Una prenda que permanecía guardada en la guantera se ha convertido en un poderoso símbolo político
El chaleco amarillo es el mono de trabajo del operario moderno, el nuevo proletario que se desplaza cada día por las carreteras suburbanas y provinciales. Es la bandera de los que se declaran apolíticos y ni son ni quieren ser elegantes. Es el golpe en la mesa —lo más parecido al adoquín que lanzaban los estudiantes en Mayo del 68— de los que nunca ganan en el concurso de la mermada meritocracia republicana. Y es la manera que tienen los invisibles de hacerse visibles: la manera de los últimos de la clase de dar una lección a los primeros, la revuelta de la Francia no glamurosa.

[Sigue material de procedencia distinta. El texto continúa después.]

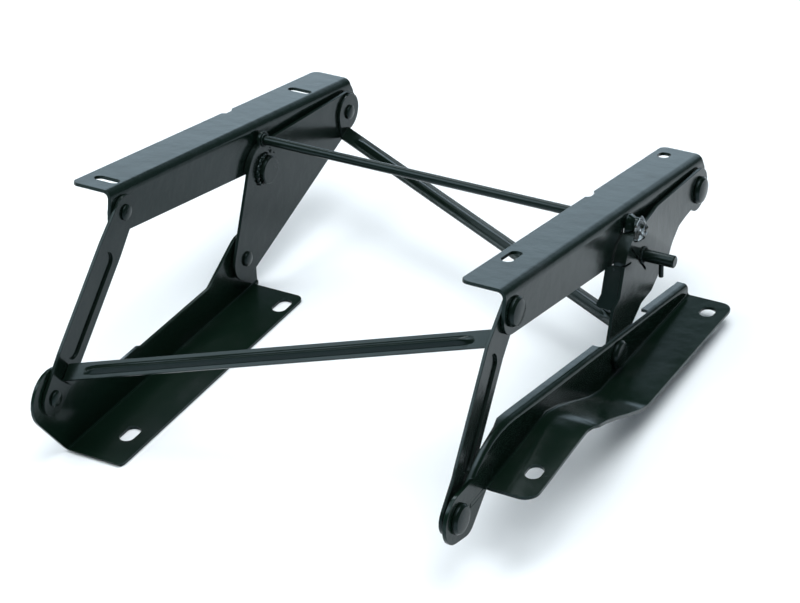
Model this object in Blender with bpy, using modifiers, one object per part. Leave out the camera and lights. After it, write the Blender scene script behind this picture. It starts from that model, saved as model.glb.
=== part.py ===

Pero los chalecos amarillos que inundan el país no serían tan eficaces sin el espacio donde sus mensajes resuenan: la rotonda. “Es la intersección. Todo el mundo da vueltas alrededor”, decía esta semana un manifestante apostado en una en Bretaña. Como observó el periodista Jean-Laurent Cassely en la publicación Slate, la rotonda, en la Francia de los pueblos dispersos y la baja densidad demográfica, equivale a la vieja plaza central en las viejas ciudades: es el escenario de las revoluciones. Permite, como el chaleco amarillo, hacerse ver —al entrar en la rotonda, el vehículo forzosamente ralentiza— y al mismo tiempo ver y controlar a quien circula.
Se calcula que hay más de 30.000 rotondas en toda Francia y que se han multiplicado por 60 en los últimos 20 años, según un informe de la ONG Programa para la Valoración de Carreteras Europeas. Han servido para reducir los accidentes, pero también han sido criticadas por el elevado coste de su construcción.
El paisaje francés —el político, el intelectual, el físico— se parece bastante al de una rotonda y al chaleco amarillo. Y, sin embargo, son símbolos simples y claros, casi orgánicos. Y con algo en común: el automóvil, hoy desprovisto de cualquier aura glamurosa. Roland Barthes escribió sobre aquel Citroën DS19 que era “el equivalente bastante exacto de las grandes catedrales góticas (…), una gran creación de época, concebida apasionadamente por artistas desconocidos, consumida en su imagen, si no en su uso, por un pueblo entero que, en ella, se apropia de un objeto perfectamente mágico”.
El culto al automóvil parece de otra época. El coche hoy es visto como una máquina que contamina y destruye el planeta. Pero es también una herramienta de trabajo, del mismo modo que el chaleco amarillo es el actual mono de operario y la rotonda el punto donde confluye y puede que se atasque la comunidad. Los mitos de la vida cotidiana pueden acabar siéndolo de la revolución.